DATA BLOCK ::
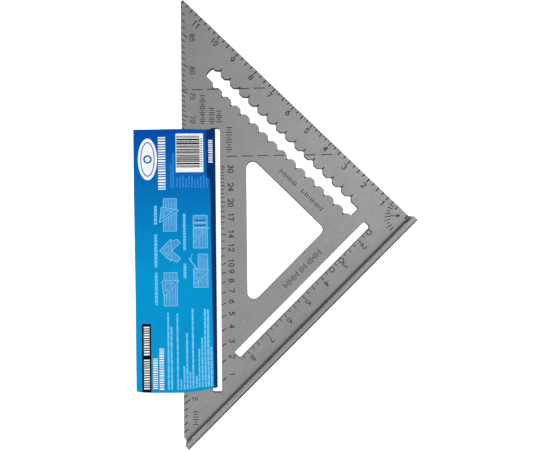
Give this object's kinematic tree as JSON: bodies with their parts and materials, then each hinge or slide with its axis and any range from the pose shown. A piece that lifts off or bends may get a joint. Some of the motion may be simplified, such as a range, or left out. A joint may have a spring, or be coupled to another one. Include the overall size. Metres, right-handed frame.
{
  "type": "speed square",
  "caption": "Cast aluminium rafter square with a T fence, scribing slots, recessed scales and a folded printed card sleeve.",
  "frame": {"origin": "pivot corner, where the ruler edge meets the zero line of the fence, at mid thickness of the blade", "axes": "+X out of the ruler edge, +Y along the ruler edge towards the tip, +Z out of the printed face"},
  "size_m": [0.3112, 0.3151, 0.022],
  "materials": {
    "cast_aluminium": "die cast, tumbled satin",
    "printed_card": "printed and varnished card",
    "plain_card": "uncoated grey card",
    "dried_glue": "dried glue"
  },
  "bodies": {
    "square": {"blade": "cast_aluminium", "fence": "cast_aluminium"},
    "card_sleeve": {"card_front_panel": "printed_card", "card_back_panel": "plain_card", "card_spine": "printed_card", "card_glue_seam": "dried_glue"}
  },
  "joints": [
    {"name": "sleeve_slide", "type": "slide", "parent": "square", "child": "card_sleeve", "axis": [0.7071, 0.7071, 0], "range_m": [-0.004, 0]}
  ]
}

STATED EXERCISE ::
All of the data needs to be printed once more, exactly.

EXERCISE ANSWER ::
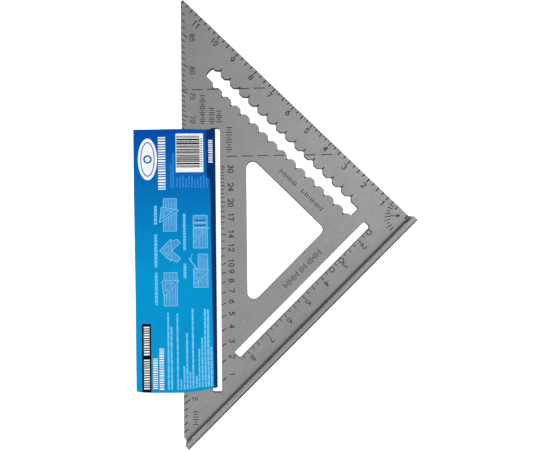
Give this object's kinematic tree as JSON: bodies with their parts and materials, then each hinge or slide with its axis and any range from the pose shown. A piece that lifts off or bends may get a joint. Some of the motion may be simplified, such as a range, or left out. A joint may have a spring, or be coupled to another one. Include the overall size. Metres, right-handed frame.
{
  "type": "speed square",
  "caption": "Cast aluminium rafter square with a T fence, scribing slots, recessed scales and a folded printed card sleeve.",
  "frame": {"origin": "pivot corner, where the ruler edge meets the zero line of the fence, at mid thickness of the blade", "axes": "+X out of the ruler edge, +Y along the ruler edge towards the tip, +Z out of the printed face"},
  "size_m": [0.3112, 0.3151, 0.022],
  "materials": {
    "cast_aluminium": "die cast, tumbled satin",
    "printed_card": "printed and varnished card",
    "plain_card": "uncoated grey card",
    "dried_glue": "dried glue"
  },
  "bodies": {
    "square": {"blade": "cast_aluminium", "fence": "cast_aluminium"},
    "card_sleeve": {"card_front_panel": "printed_card", "card_back_panel": "plain_card", "card_spine": "printed_card", "card_glue_seam": "dried_glue"}
  },
  "joints": [
    {"name": "sleeve_slide", "type": "slide", "parent": "square", "child": "card_sleeve", "axis": [0.7071, 0.7071, 0], "range_m": [-0.004, 0]}
  ]
}